Posts Tagged ‘lego’

LEGO X-wing & Belafonte

Friday, March 21st, 2008

As a delayed present from one of my sisters, I got the LEGO X-wing using the gift voucher she gave me for Christmas. It is a mighty set, doing all the kinds of things I tried to do in my own various interpretations of the craft, both when I was younger and even more recently.

This brings my total number of LEGO bricks to 13,301, with 7,925 in whole sets and 5,376 as loose parts.

Regarding my next big LEGO project, that I alluded to when writing of the Gay Deceiver, it shall be a LEGO-man-scale version of the Belafonte from The Life Aquatic.

I was being a tiny bit secretive as no-one has yet made such a model, the closest so far being the submarine and the crew themselves. So I vaguely wanted to be first, to not let anyone get in there ahead of me…

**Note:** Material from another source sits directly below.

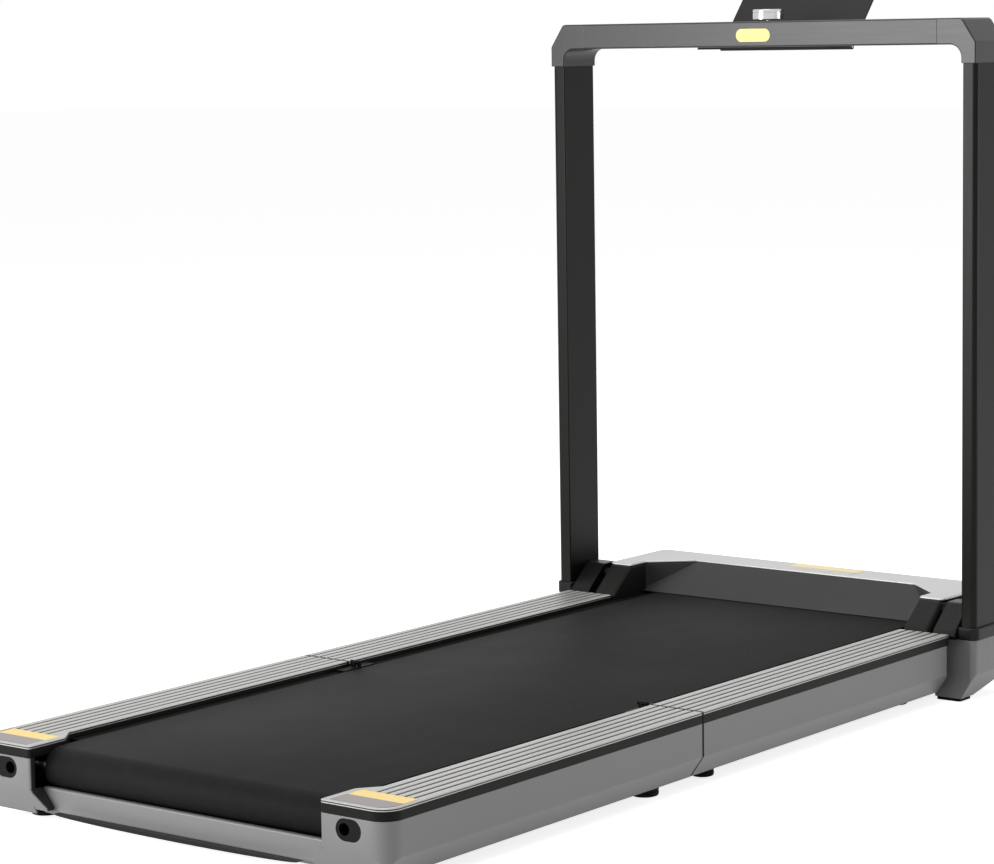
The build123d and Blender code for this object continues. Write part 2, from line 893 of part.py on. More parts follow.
def post():
    z0 = collar_z
    section = block(post_in, post_outer, post_rear, post_front, z0, corner_bottom)
    section = fillet(section.edges().filter_by(Axis.Z).group_by(Axis.X)[-1], post_corner_radius)
    section = fillet(section.edges().filter_by(Axis.Z).group_by(Axis.X)[0], 2.0)
    core = block(
        post_in + post_wall,
        post_outer - post_wall,
        post_rear + post_wall,
        post_front - post_wall,
        z0,
        corner_bottom,
    )
    core = fillet(core.edges().filter_by(Axis.Z).group_by(Axis.X)[-1], post_corner_radius - post_wall)
    return section - core


def post_envelope(z0, z1, grow):
    section = block(
        post_in - grow, post_outer + grow, post_rear - grow, post_front + grow, z0, z1
    )
    section = fillet(section.edges().filter_by(Axis.Z).group_by(Axis.X)[-1], post_corner_radius + grow)
    return fillet(section.edges().filter_by(Axis.Z).group_by(Axis.X)[0], 2.0 + grow / 2)


def collar():
    ring = post_envelope(collar_z, collar_z + collar_height, collar_wall)
    ring = chamfer(ring.faces().sort_by(Axis.Z)[-1].outer_wire().edges(), 1.5)
    hole = block(post_in, post_outer, post_rear, post_front, collar_z - 1, rail_height * 2)
    hole = fillet(hole.edges().filter_by(Axis.Z).group_by(Axis.X)[-1], post_corner_radius)
    hole = fillet(hole.edges().filter_by(Axis.Z).group_by(Axis.X)[0], 2.0)
    return ring - hole


def foot_housing():
    rear = post_rear
    front = rear + foot_front_length
    low = foot_sole_thickness
    profile = [
        (rear, low),
        (rear, collar_z),
        (front - 20, collar_z),
        (front, collar_z - 22),
        (front, low + 34),
        (front - 34, low + 14),
        (rear + 34, low),
    ]
    housing = across(profile, hump_in - 2, post_outer, ((2, 10.0), (3, 12.0), (5, 30.0)))
    knee = rail_height - panel_knee
    cutter = [
        (post_outer + 1, knee + 1),
        (post_outer + 1, low - 1),
        (foot_chamfer_x, low - 1),
        (foot_chamfer_x + 2, low),
        (post_outer, knee),
    ]
    housing -= along(cutter, rear - 1, front + 1)
    upright_edge = housing.edges().filter_by(Axis.Z).sort_by_distance((post_outer, rear, 60))[0]
    return fillet(upright_edge, 9.0)


def foot_sole():
    sole_rear = post_rear + 1
    sole_front = sole_rear + foot_sole_length
    sole = block(hump_in, foot_chamfer_x, sole_rear, sole_front, 0, foot_sole_thickness)
    return fillet(sole.edges().filter_by(Axis.Z), 4.0)


def pivot_cover():
    z0 = collar_z
    top = rail_height + hood_top
    y0 = hood_rear
    profile = [
        (y0, z0),
        (y0, rail_height - 4),
        (y0 + 4, rail_height + 3),
        (y0 + hood_arm_run, top),
        (post_front - 4, top),
        (post_front + 16, z0 + 10),
        (post_front + 16, z0),
    ]
    cover = across(profile, hump_in, hump_out, ((3, 9.0), (4, 20.0)))
    over = [edge for edge in cover.edges() if edge.center().X > hump_out - 0.01]
    over = [edge for edge in over if edge.center().Z > rail_height + 6]
    cover = fillet(over, 6.0)
    return cover - rod_x(hump_in - 1, hump_out + 1, pivot_y, pivot_z, pivot_pin_radius)


def pivot_pin():
    return rod_x(ear_in(), hump_out, pivot_y, pivot_z, pivot_pin_radius)


def crossbar():
    x = post_outer - corner_length
    tube = block(-x, x, bar_rear, bar_front, bar_bottom, bar_top)
    tube = fillet(tube.edges().filter_by(Axis.X), 2.5)
    wall = crossbar_wall
    core = block(
        -x, x, bar_rear + wall, bar_front - wall, bar_bottom + wall, bar_top - wall
    )
    tube -= core
    top_hole = rod_z(0, pivot_y, bar_top - wall - 1, bar_top + 1, knob_shaft_radius + 1.2)
    return tube - top_hole


def corner_casting():
    x0 = post_outer - corner_length
    points = [
        (x0, bar_bottom),
        (x0, bar_top),
        (post_outer - corner_chamfer_x, bar_top),
        (post_outer, bar_top - corner_chamfer_z),
        (post_outer, corner_bottom),
        (post_in - 1, corner_bottom),
        (post_in - 1, bar_bottom),
    ]
    radii = ((2, 8.0), (3, 8.0), (6, corner_fillet))
    casting = along(points, bar_rear, bar_front, radii)
    ends = [e for e in casting.edges() if e.center().X > x0 + 1]
    rims = [e for e in ends if min(abs(e.center().Y - bar_rear), abs(e.center().Y - bar_front)) < 0.01]
    rims = [e for e in rims if e.center().Z > corner_bottom + 1]
    return chamfer(rims, 1.2)


# Console: press-and-turn knob and the tilting tablet rest

def encoder_housing():
    top = bar_top - crossbar_wall
    body = block(-7, 7, pivot_y - 7, pivot_y + 7, top - 10, top)
    return body - rod_z(0, pivot_y, top - 8, top + 1, knob_shaft_radius + 1.2)


def knob_shaft():
    top = bar_top - crossbar_wall
    return rod_z(0, pivot_y, top - 6, bar_top + knob_gap + 8, knob_shaft_radius)


def speed_knob():
    z0 = bar_top + knob_gap
    knob = rod_z(0, pivot_y, z0, z0 + knob_height, knob_radius)
    knob = fillet(knob.edges().sort_by(Axis.Z)[-1], 1.2)
    dish = rod_z(0, pivot_y, z0 + knob_height - 0.5, z0 + knob_height + 1, knob_radius - 3)
    return knob - dish - rod_z(0, pivot_y, z0 - 1, z0 + 8.1, knob_shaft_radius + running_clearance)


def tilt_axis():
    return bar_front + 6.0, bar_bottom - tray_thickness / 2


def tilt_spans(odd):
    """Three knuckles across the tray: the middle one is the panel's, the ends the tray's."""
    half = tray_width / 2
    third = tray_width / 6
    if odd:
        return [(-third, third)]
    return [(-half, -third - knuckle_gap), (third + knuckle_gap, half)]


def tray():
    half = tray_width / 2
    y, z = tilt_axis()
    z1 = bar_bottom
    plate = block(-half, half, bar_rear + 25, y - tilt_barrel_radius - 0.8, z1 - tray_thickness, z1)
    for x0, x1 in tilt_spans(False):
        plate += block(x0, x1, bar_front - 10, y, z1 - tray_thickness, z1)
        plate += rod_x(x0, x1, y, z, tilt_barrel_radius)
    return plate - rod_x(-half - 1, half + 1, y, z, tilt_pin_radius)


def tablet_panel():
    half = tray_width / 2
    y, z = tilt_axis()
    thick = panel_thickness / 2
    sheet = block(-half, half, y - thick, y + thick, z + tilt_barrel_radius + 1.2, z + panel_length)
    sheet = fillet(sheet.edges().filter_by(Axis.Y).group_by(Axis.Z)[-1], 10.0)
    for x0, x1 in tilt_spans(True):
        sheet += block(x0, x1, y - thick, y + thick, z, z + tilt_barrel_radius + 2)
        sheet += rod_x(x0, x1, y, z, tilt_barrel_radius)
    sheet -= rod_x(-half, half, y, z, tilt_pin_radius + running_clearance)
    return Pos(0, y, z) * Rot(-panel_lean, 0, 0) * Pos(0, -y, -z) * sheet


def tilt_pin():
    half = tray_width / 2
    y, z = tilt_axis()
    return rod_x(-half, half, y, z, tilt_pin_radius)


# Transport wheels under the front of the hood

def ear_in():
    return fork_out() - ear_thickness - 5


def fork_out():
    return hood_out - hood_wall - 3


def wheel_spot():
    return front_end - wheel_y_from_front, wheel_radius + wheel_lift


def wheel():
    y, z = wheel_spot()
    x0 = (beam_in + fork_out() - wheel_width) / 2
    body = rod_x(x0, x0 + wheel_width, y, z, wheel_radius)
    body = fillet(body.edges(), 3.0)
    return body - rod_x(x0 - 1, x0 + wheel_width + 1, y, z, wheel_axle_radius + running_clearance)


def wheel_axle():
    y, z = wheel_spot()
    return rod_x(beam_in, fork_out() + 2, y, z, wheel_axle_radius)


save_pair("rear_foot_rail", rear_rail())
save_pair("front_foot_rail", front_rail())
save_pair("rear_rail_trim", rear_trim())
save_pair("front_rail_trim", front_trim())
save_pair("rear_side_panel", rear_side_panel())
save_pair("front_side_panel", front_side_panel())
save("rear_frame", rear_frame())
save("front_frame", front_frame())
save("rear_deck_board", rear_board())
save("front_deck_board", board(seam_y + seam_gap / 2, front_roller_y - 25))
save("rear_belt_half", belt_half(rear_roller_y, seam_y - 0.25, 1))
save("front_belt_half", belt_half(front_roller_y, seam_y + 0.25, -1))
save("rear_roller", roller(rear_roller_y))
save("rear_roller_axle", rear_axle())
save("front_roller", roller(front_roller_y))
save("front_roller_axle", axle(front_roller_y, beam_in + axle_reach))
save("roller_pulley", roller_pulley())
save("motor_pulley", motor_pulley())
save("motor", motor())
save("drive_belt", drive_belt())
save("motor_controller", controller())
save("rear_cross_cover", rear_cross_cover())
save("rear_belly_pan", belly_pan(pan_half, rear_end + cap_length + cap_diagonal + 9, seam_y - 4))
pan_front = belly_pan(pan_half, seam_y + 4, front_rail_end - 3)
pan_front += belly_pan(hood_out - hood_wall - 0.5, hood_rear - 30, front_end - 52)
save("front_belly_pan", pan_front)
tail_spot = (rail_out - tail_foot_inset, rear_end + tail_foot_y, foot_radius)
rear_spot = (side_foot_x, seam_y - seam_foot_rear, foot_radius)
save("rear_deck_feet", group(feet([tail_spot], beam_bottom), feet([rear_spot], pan_z)))
seam_spot = (side_foot_x, seam_y + seam_foot_front, small_foot_radius)
hood_spot = (rail_out - hood_foot_inset, hood_rear - hood_foot_gap, small_foot_radius)
save("front_deck_feet", feet([seam_spot, hood_spot], pan_z))
save("belt_tension_bolts", group(tension_bolt(), left(tension_bolt())))
save("bolt_bezels", group(bolt_bezel(), left(bolt_bezel())))
front_leaf = hinge_leaf((0, 2), 1) - hinge_bore(0.0)
rear_leaf = hinge_leaf((1,), -1) - hinge_bore(running_clearance)
save("fold_hinge_front_leaves", group(front_leaf, left(front_leaf)))
save("fold_hinge_rear_leaves", group(rear_leaf, left(rear_leaf)))
save("fold_hinge_pins", group(hinge_pin(), left(hinge_pin())))
save("motor_hood", motor_hood())
save("hood_top_plate", hood_top_plate())
save("power_inlet", power_inlet())
save("power_rocker", power_rocker())
save_pair("handle_post", post())
save("post_collars", group(collar(), left(collar())))
save_pair("foot_housing", foot_housing())
save("foot_soles", group(foot_sole(), left(foot_sole())))
save("pivot_covers", group(pivot_cover(), left(pivot_cover())))
save("frame_pivot_pins", group(pivot_pin(), left(pivot_pin())))
save("crossbar", crossbar())
save("corner_castings", group(corner_casting(), left(corner_casting())))
save("knob_encoder", encoder_housing())
save("knob_shaft", knob_shaft())
save("speed_knob", speed_knob())
save("tablet_rest_tray", tray())
save("tablet_rest_panel", tablet_panel())
save("tilt_pin", tilt_pin())
save_pair("transport_wheel", wheel())
save("wheel_axles", group(wheel_axle(), left(wheel_axle())))
print("nodes", len(os.listdir("parts")))
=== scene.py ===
import bpy
import json
import math
from mathutils import Matrix, Vector


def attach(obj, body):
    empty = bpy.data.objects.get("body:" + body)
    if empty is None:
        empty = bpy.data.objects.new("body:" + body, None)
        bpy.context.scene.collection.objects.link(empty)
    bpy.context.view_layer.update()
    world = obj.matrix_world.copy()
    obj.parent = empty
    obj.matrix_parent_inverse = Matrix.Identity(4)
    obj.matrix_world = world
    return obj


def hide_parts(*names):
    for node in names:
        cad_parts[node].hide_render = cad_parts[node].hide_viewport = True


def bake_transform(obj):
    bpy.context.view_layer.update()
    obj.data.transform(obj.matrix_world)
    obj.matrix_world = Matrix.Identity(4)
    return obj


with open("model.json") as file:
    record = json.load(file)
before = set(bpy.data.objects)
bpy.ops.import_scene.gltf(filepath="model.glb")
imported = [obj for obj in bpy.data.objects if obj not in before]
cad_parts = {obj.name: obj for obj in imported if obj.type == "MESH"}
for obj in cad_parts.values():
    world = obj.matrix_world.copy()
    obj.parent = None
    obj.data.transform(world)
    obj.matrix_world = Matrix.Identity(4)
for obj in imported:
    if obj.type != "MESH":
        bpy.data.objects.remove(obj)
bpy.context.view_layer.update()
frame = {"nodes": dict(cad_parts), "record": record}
nodes = frame["nodes"]
print("stage: frame loaded")

scene = bpy.context.scene
scene.view_settings.view_transform = "Standard"


def deselectAll():
    for thing in bpy.context.selected_objects:
        thing.select_set(False)


def pickOnly(thing):
    deselectAll()
    thing.select_set(True)
    bpy.context.view_layer.objects.active = thing


def applyAll(thing):
    pickOnly(thing)
    for modifier in list(thing.modifiers):
        bpy.ops.object.modifier_apply(modifier=modifier.name)


def settle(thing, name):
    # the finished piece sits at the origin, with its place in its mesh
    pickOnly(thing)
    bpy.ops.object.transform_apply(location=True, rotation=True, scale=True)
    thing.name = name
    thing.data.name = name
    return thing


def rgb(red, green, blue):
    # screen colour 0 to 255 to the linear value a shader wants
    def linear(value):
        value /= 255
        return value / 12.92 if value <= 0.04045 else ((value + 0.055) / 1.055) ** 2.4
    return (linear(red), linear(green), linear(blue), 1.0)


def editAll():
    bpy.ops.object.mode_set(mode="EDIT")
    bpy.ops.mesh.select_all(action="SELECT")


def objectMode():
    bpy.ops.object.mode_set(mode="OBJECT")


def pointOutwards():
    # called in edit mode on a closed shell; ends in object mode
    bpy.ops.mesh.select_all(action="SELECT")
    bpy.ops.mesh.normals_make_consistent(inside=False)
    objectMode()


def pushOut(step):
    # extrudes what is selected in edit mode along one step
    bpy.ops.mesh.extrude_region_move(TRANSFORM_OT_translate={"value": step})


def pickVertices(thing, test):
    # called in edit mode; leaves only the vertices that pass the test selected
    bpy.ops.mesh.select_all(action="DESELECT")
    objectMode()
    for vertex in thing.data.vertices:
        vertex.select = test(vertex.co)
    bpy.ops.object.mode_set(mode="EDIT")


def smoothed(thing, degrees):
    pickOnly(thing)
    bpy.ops.object.shade_smooth_by_angle(angle=math.radians(degrees))


def paint(thing, material):
    thing.data.materials.clear()
    thing.data.materials.append(material)


def mount(thing, body, slotName, material, *replaced):
    paint(thing, material)
    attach(thing, body)
    if replaced:
        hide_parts(*replaced)


def turned(name, rings, vertices=40, spot=(0, 0, 0), turn=(0, 0, 0), degrees=32):
    # a filled circle extruded and resized ring by ring, as on a lathe
    deselectAll()
    radius, height = rings[0]
    bpy.ops.mesh.primitive_circle_add(
        vertices=vertices, radius=radius, fill_type="NGON", location=(0, 0, 0))
    piece = bpy.context.object
    editAll()
    bpy.ops.transform.translate(value=(0, 0, height))
    for nextRadius, nextHeight in rings[1:]:
        pushOut((0, 0, nextHeight - height))
        ratio = nextRadius / radius
        bpy.ops.transform.resize(value=(ratio, ratio, 1))
        radius, height = nextRadius, nextHeight
    pointOutwards()
    piece.location = spot
    piece.rotation_euler = turn
    smoothed(piece, degrees)
    return settle(piece, name)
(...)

But that seems a little silly. A few years ago, I had all kinds of plans and sketches and writings detailing the “perfect” ebook reader (electronic ink display, touchscreen interface, clockwork powered, always-on-internet connection) and I was going to make a website out of it, with the intention that, if I would never make it myself, it would put the idea out there for someone else to. Of course, many other people were thinking along similar lines, and the Kindle is pretty close, only without the touchscreen or clockwork (I’ve since learnt that clockwork provides nowhere near enough juice).

So anyway, if someone else makes the Belafonte before me that doesn’t matter too much. If it is exactly what I wanted to build, then I can simply follow their instructions, and if it’s not then I still have my mighty plans…

I’m writing to Eric Anderson to ask if he has any sketches/drawings I may see, and when I’m next in London I’m going to visit the National Maritime Museum in order to get some plans of the Ton class minesweeper, which is the kind of boat the Belafonte was.

So, that’s one of my future LEGO schemes. Right now I’m in Germany, have a few assignments to work on over the coming weeks, an interview for an internship too.

Ooh, I am a published writer now, with an article on pages 12 and 13 of the current issue of my university’s student magazine, The Courier. You can download a PDF of the issue (59.4) from the Archive and a more in depth version of my piece is online too. Sure, it’s just the post I wrote last November, but now… published!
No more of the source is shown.